Why this investigation is unprecedented

Zhang Youxia is not simply another high-ranking officer. He has long been regarded as one of the most influential generals in contemporary China, positioned at the very core of decision-making within the People’s Liberation Army. His authority extended well beyond formal job descriptions. Zhang was widely seen as a close associate of Xi Jinping, with their relationship carrying symbolic weight rooted in revolutionary-era family ties.

The fact that Zhang remained in office well beyond the customary retirement age only reinforced perceptions of his exceptional status. In China’s system, such exceptions are rare and usually reserved for figures deemed indispensable and unquestionably loyal. His sudden inclusion in an investigation therefore marks the collapse of a long-standing taboo. If a figure of Zhang’s rank is no longer untouchable, it signals the effective disappearance of any protected category within the PLA.

Liu Zhenli’s case reinforces this interpretation from another angle. As chief of the Joint Staff Department, Liu oversaw operational command, coordination among service branches, and the practical execution of strategic decisions. This role sits at the intersection of political authority and the functioning of the military machine. His investigation transforms the episode from a personal matter into a structural one.

Anti-corruption as a tool for reshaping the armed forces

Formally, the investigation fits into the long-running anti-corruption campaign launched by Xi Jinping at the start of his rule. Over more than a decade, dozens of senior officers, regional commanders, procurement officials, and defense industry figures have been swept up. Former defense ministers, leadership of the Rocket Force, and officials tied to major weapons programs have all fallen.

What distinguishes the current phase is the level of the targets. Earlier purges tended to affect retired figures or those representing alternative power bases.
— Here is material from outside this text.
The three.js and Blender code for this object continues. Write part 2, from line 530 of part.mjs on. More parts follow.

Now, individuals from the very heart of the military hierarchy are under scrutiny. This suggests the campaign has moved beyond “clean-up” and into a phase of final restructuring.
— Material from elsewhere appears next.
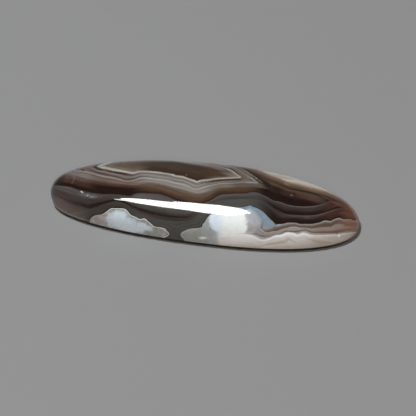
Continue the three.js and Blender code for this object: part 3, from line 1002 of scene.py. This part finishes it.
def corner_layers(tree, colours, fields):
    """The thin grey layers of the lower right corner over the thick white one."""
    along = fields["along"]
    number = bent_by(tree, fields["stack"], fields["waver"], 0.14)
    layers = changing_bands(tree, number, colours, along, CORNER_STACK, CORNER_ALONG)
    layers = shaded(tree, layers, hairlines(tree, fields["stack"], along, 6.0), 0.3)
    layers = shaded(tree, layers, fields["cloud"], 0.25)
    # Painted shade: the layers are darkened towards the right end, where the light falls more weakly
    right_end_shade = add_node(tree, MAP, {"Value": along, "From Min": 11.0, "From Max": 17.0, "To Max": 0.13})
    flush = cover(tree, (number, 3.0, 2.85), (along, 21.5, 25.5), most=0.6)
    return painted(tree, layers, (colours["earth"], right_end_shade), (colours["rose"], flush))


def crystal_flecks(tree, fields):
    """Where the light flecks of tiny crystals show, each about 0.2 mm across."""
    flecks = cloudy(tree, fields["drawing"], FLECK_PACE, 1.0)
    patches = add_node(tree, MATH, {0: fields["crystals"], 1: 0.25, 2: flecks}, operation="MULTIPLY_ADD")
    return cover(tree, (patches, 0.22, 0.42), (fields["crystals"], 0.0, 0.3), most=0.5)


def polished_agate(settings):
    """Polished chalcedony: sharp bands of different clearness under one glassy surface, so the
    gloss is the same all over and only the colour changes from band to band."""
    material = bpy.data.materials.new("Polished banded agate")
    material.use_nodes = True
    tree = material.node_tree
    tree.nodes.clear()
    colours = {name: getattr(settings, name)[:] for name in settings.__annotations__}

    fields = {
        name: add_node(tree, "ShaderNodeAttribute", attribute_name=name).outputs["Fac"]
        for name in (*BAND_NUMBERS, *MARKS)}
    drawing = add_node(tree, "ShaderNodeAttribute", attribute_name="drawing").outputs["Vector"]
    place = add_node(tree, "ShaderNodeSeparateXYZ", {0: drawing}).outputs
    fields.update(
        drawing=drawing, along=place["X"], up=place["Y"], waver=cloudy(tree, drawing, WAVER_PACE, 3.0),
        cloud=cloudy(tree, drawing, CLOUD_PACE, 4.0), grains=cloudy(tree, drawing, GRAIN_PACE, 2.0))

    in_corner = cover(tree, (fields["corner"], -0.04, 0.04), (fields["along"], 1.9, 3.0))
    stone = painted(
        tree, banded_ground(tree, colours, fields),
        (left_lobe_milk(tree, colours, fields), cover(tree, (fields["left_lobe"], -0.06, 0.04))),
        (right_lobe_milk(tree, colours, fields), cover(tree, (fields["right_lobe"], -0.06, 0.04))),
        (corner_layers(tree, colours, fields), in_corner))
    for name, (shade, strength, _, _) in MARKS.items():
        stone = painted(tree, stone, (colours[shade], cover(tree, (fields[name], 0.0, 1.0), most=strength)))
    stone = painted(tree, stone, (colours["milk_blue"], crystal_flecks(tree, fields)))

    # Only the dome is polished and banded: the bevel and the flat back are rougher ground stone, and their
    # colour is painted shade, a dark brown that gives the dark line along the foot of the stone
    polished = cover(tree, (fields["edge"], 0.85, 1.0))
    stone = painted(tree, colours["dark_ring_and_bevel_shade"], (stone, polished))
    roughness = add_node(tree, MIX, {
        "Factor": polished, "A": GROUND_ROUGHNESS, "B": POLISHED_ROUGHNESS}, data_type="FLOAT")
    shader = add_node(tree, "ShaderNodeBsdfPrincipled", {
        "Base Color": stone, "Roughness": roughness, "IOR": CHALCEDONY_IOR})
    add_node(tree, "ShaderNodeOutputMaterial", {"Surface": shader})
    return material


def plain_floor(shade):
    """Matt card: a floor with no pattern, so that only the stone's shadow shows on it."""
    material = bpy.data.materials.new("Matt card floor")
    material.use_nodes = True
    tree = material.node_tree
    tree.nodes.clear()
    shader = add_node(tree, "ShaderNodeBsdfDiffuse", {"Color": shade})
    add_node(tree, "ShaderNodeOutputMaterial", {"Surface": shader})
    return material


class STONE_OT_make_cabochon(bpy.types.Operator):
    """Make the polished agate cabochon"""

    bl_idname = "stone.make_cabochon"
    bl_label = "Make the cabochon"

    def execute(self, context):
        form = context.scene.cabochon_form
        tree, values = cabochon_tree(form)
        values["Finish"] = polished_agate(context.scene.agate_colours)
        stone = made_mesh("polished_cabochon", tree, values)
        if not stone.data.polygons:
            raise RuntimeError("the cabochon's form came out empty")
        carry_bands(stone.data, form.edge_height)
        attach(stone, "root")
        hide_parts(CAD_NODE)
        return {"FINISHED"}


def studio_sky(studio):
    """Light from all round. In the polish it looks as a dim room does that is paler near the floor."""
    world = bpy.data.worlds.new("Studio room")
    world.use_nodes = True
    tree = world.node_tree
    tree.nodes.clear()
    ray = add_node(tree, "ShaderNodeLightPath")
    direction = add_node(tree, "ShaderNodeTexCoord").outputs["Generated"]
    height = add_node(tree, "ShaderNodeSeparateXYZ", {0: direction}).outputs["Z"]
    room = add_node(tree, MAP, {
        "Value": height, "From Min": WALL_TOP, "From Max": 0.0, "To Min": studio.sky_gloss,
        "To Max": studio.sky_gloss + studio.wall_glow}, interpolation_type="SMOOTHSTEP")
    strength = add_node(tree, MIX, {
        "Factor": ray.outputs["Is Glossy Ray"], "A": studio.sky, "B": room}, data_type="FLOAT")
    seen = add_node(tree, MIX, {
        "Factor": ray.outputs["Is Camera Ray"], "A": strength, "B": FLOOR_BRIGHTNESS}, data_type="FLOAT")
    tint = add_node(tree, MIX, {
        "Factor": ray.outputs["Is Diffuse Ray"], "A": (1, 1, 1, 1), "B": (*SKY_TINT, 1)}, data_type="RGBA")
    light = add_node(tree, "ShaderNodeBackground", {"Color": tint, "Strength": seen})
    add_node(tree, "ShaderNodeOutputWorld", {"Surface": light})
    return world


def add_softboxes(studio):
    """The overhead softboxes: ellipses that run into one long streak on the front shoulder. Only
    the polish shows them, and how bright they look in it is their glow."""
    for x, y, length, width, turn in SOFTBOXES:
        data = bpy.data.lights.new("Softbox", "AREA")
        data.shape = "ELLIPSE"
        data.size, data.size_y = length, width
        area = math.pi * length * width / 4
        data.energy = studio.softbox_glow * math.pi * area
        lamp = bpy.data.objects.new("Softbox", data)
        lamp.location = (x, y, SOFTBOX_HEIGHT)
        lamp.rotation_euler = (0, 0, math.radians(turn))
        lamp.visible_diffuse = False
        lamp.visible_camera = False
        bpy.context.scene.collection.objects.link(lamp)


def add_lamps(studio):
    """The soft lamps: a high one, which leaves the stone a short shadow on the right, and a fill
    from behind the camera for the front flank. The polish doesn't show them."""
    for name, place, width, tint in LAMPS:
        data = bpy.data.lights.new(name, "AREA")
        data.shape = "DISK"
        data.size = width
        data.color = tint
        data.energy = getattr(studio, f"{name}_power")
        lamp = bpy.data.objects.new(name, data)
        lamp.location = place
        lamp.rotation_euler = lamp.location.to_track_quat("Z", "Y").to_euler()
        lamp.visible_glossy = False
        lamp.visible_camera = False
        bpy.context.scene.collection.objects.link(lamp)


def add_camera():
    """The camera, at the photograph's viewing angle and framing."""
    data = bpy.data.cameras.new("Camera")
    data.sensor_width = SENSOR_WIDTH
    data.lens = LENS
    data.shift_x, data.shift_y = PICTURE_SHIFT
    data.clip_start = 0.01
    camera = bpy.data.objects.new("Camera", data)
    camera.location = viewpoint() * MM
    camera.rotation_euler = (QUARTER_TURN - VIEW_ELEVATION, 0, VIEW_TURN)
    bpy.context.scene.collection.objects.link(camera)
    bpy.context.scene.camera = camera


class STONE_OT_make_stage(bpy.types.Operator):
    """Make the floor, the lights and the camera"""

    bl_idname = "stone.make_stage"
    bl_label = "Make the stage"

    def execute(self, context):
        studio = context.scene.studio_settings
        half = studio.floor_size / 2
        mesh = bpy.data.meshes.new("floor")
        corners = [(-half, -half, 0), (half, -half, 0), (half, half, 0), (-half, half, 0)]
        mesh.from_pydata(corners, [], [(0, 1, 2, 3)])
        mesh.materials.append(plain_floor(studio.floor_colour[:]))
        floor = bpy.data.objects.new("floor", mesh)
        context.scene.collection.objects.link(floor)
        context.scene.world = studio_sky(studio)
        add_softboxes(studio)
        add_lamps(studio)
        add_camera()
        context.scene.view_settings.view_transform = "Standard"
        return {"FINISHED"}


class STONE_PT_agate(bpy.types.Panel):
    """The sidebar panel that lists the stone's sizes, colours and steps"""

    bl_idname = "STONE_PT_agate"
    bl_label = "Agate cabochon"
    bl_space_type = "VIEW_3D"
    bl_region_type = "UI"
    bl_category = "Agate"

    def draw(self, context):
        for group in ("cabochon_form", "agate_colours", "studio_settings"):
            settings = getattr(context.scene, group)
            column = self.layout.column(align=True)
            for name in settings.__annotations__:
                column.prop(settings, name)
        self.layout.operator(STONE_OT_make_cabochon.bl_idname)
        self.layout.operator(STONE_OT_make_stage.bl_idname)


CLASSES = (
    CabochonForm, AgateColours, StudioSettings, STONE_OT_make_cabochon, STONE_OT_make_stage, STONE_PT_agate,
)


def register():
    for kind in CLASSES:
        bpy.utils.register_class(kind)
    bpy.types.Scene.cabochon_form = bpy.props.PointerProperty(type=CabochonForm)
    bpy.types.Scene.agate_colours = bpy.props.PointerProperty(type=AgateColours)
    bpy.types.Scene.studio_settings = bpy.props.PointerProperty(type=StudioSettings)


def unregister():
    del bpy.types.Scene.studio_settings
    del bpy.types.Scene.agate_colours
    del bpy.types.Scene.cabochon_form
    for kind in reversed(CLASSES):
        bpy.utils.unregister_class(kind)


def main():
    """Makes the stone and its stage."""
    register()
    bpy.ops.stone.make_cabochon()
    bpy.ops.stone.make_stage()


if __name__ == "__main__":
    main()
Anti-corruption rhetoric serves a dual purpose. Domestically, it legitimizes action in the eyes of the Party and the public. Strategically, it provides a universal instrument for dismantling any remaining autonomous centers of influence within the armed forces.

The transformation of the Central Military Commission

Successive investigations over recent years have fundamentally altered the configuration of the Central Military Commission. Historically, the CMC functioned not merely as an administrative body but as a space where competing interests within the PLA were balanced. That balance is now rapidly eroding.

As key figures are removed, effective control increasingly concentrates around Xi Jinping and a very narrow circle of trusted loyalists, such as Zhang Shengmin. The institutional autonomy of the military is shrinking sharply. The PLA is losing its role as a semi-independent political actor and becoming a tightly controlled instrument of a personalized Party hierarchy.

For China’s governance model, this represents a profound shift. An army that for decades retained its own internal logic and weight is now being fully integrated into a centralized command structure with minimal internal counterbalances.

International context and external signaling

It is notable that the investigations were confirmed not through leaks but through official channels and were almost immediately reported by leading international media, including AP News, Reuters, The New York Times, The Wall Street Journal, CNN, South China Morning Post, and France 24.

This suggests Beijing did not seek to conceal the process. On the contrary, it appears designed to send a signal. Against the backdrop of tensions over Taiwan, the South China Sea, and broader strategic rivalry with the United States, the message is clear: doubts about loyalty or controllability within the armed forces will be resolved preemptively, even at the cost of internal upheaval.

Consequences and likely scenarios

In Chinese practice, investigations of this nature can last for months, with details emerging only at a final stage, if at all. Outcomes may range from Party disciplinary sanctions to criminal proceedings behind closed doors. Regardless of the legal endgame, the political impact has already been achieved.

The investigations into Zhang Youxia and Liu Zhenli mark a new stage in the evolution of China’s power structure. The anti-corruption campaign has definitively shifted from corrective policy to a mechanism of strategic control. The military is being fully absorbed into a personalized vertical of authority, with decisions made by an increasingly narrow leadership circle.

For external analysts, this necessitates a recalibration of how China is assessed. Forecasts of Beijing’s military behavior must now assume weaker institutional buffers and a greater role for centralized personal authority. In a volatile global environment, this makes China’s strategic trajectory both more coherent internally and potentially more rigid in its external posture.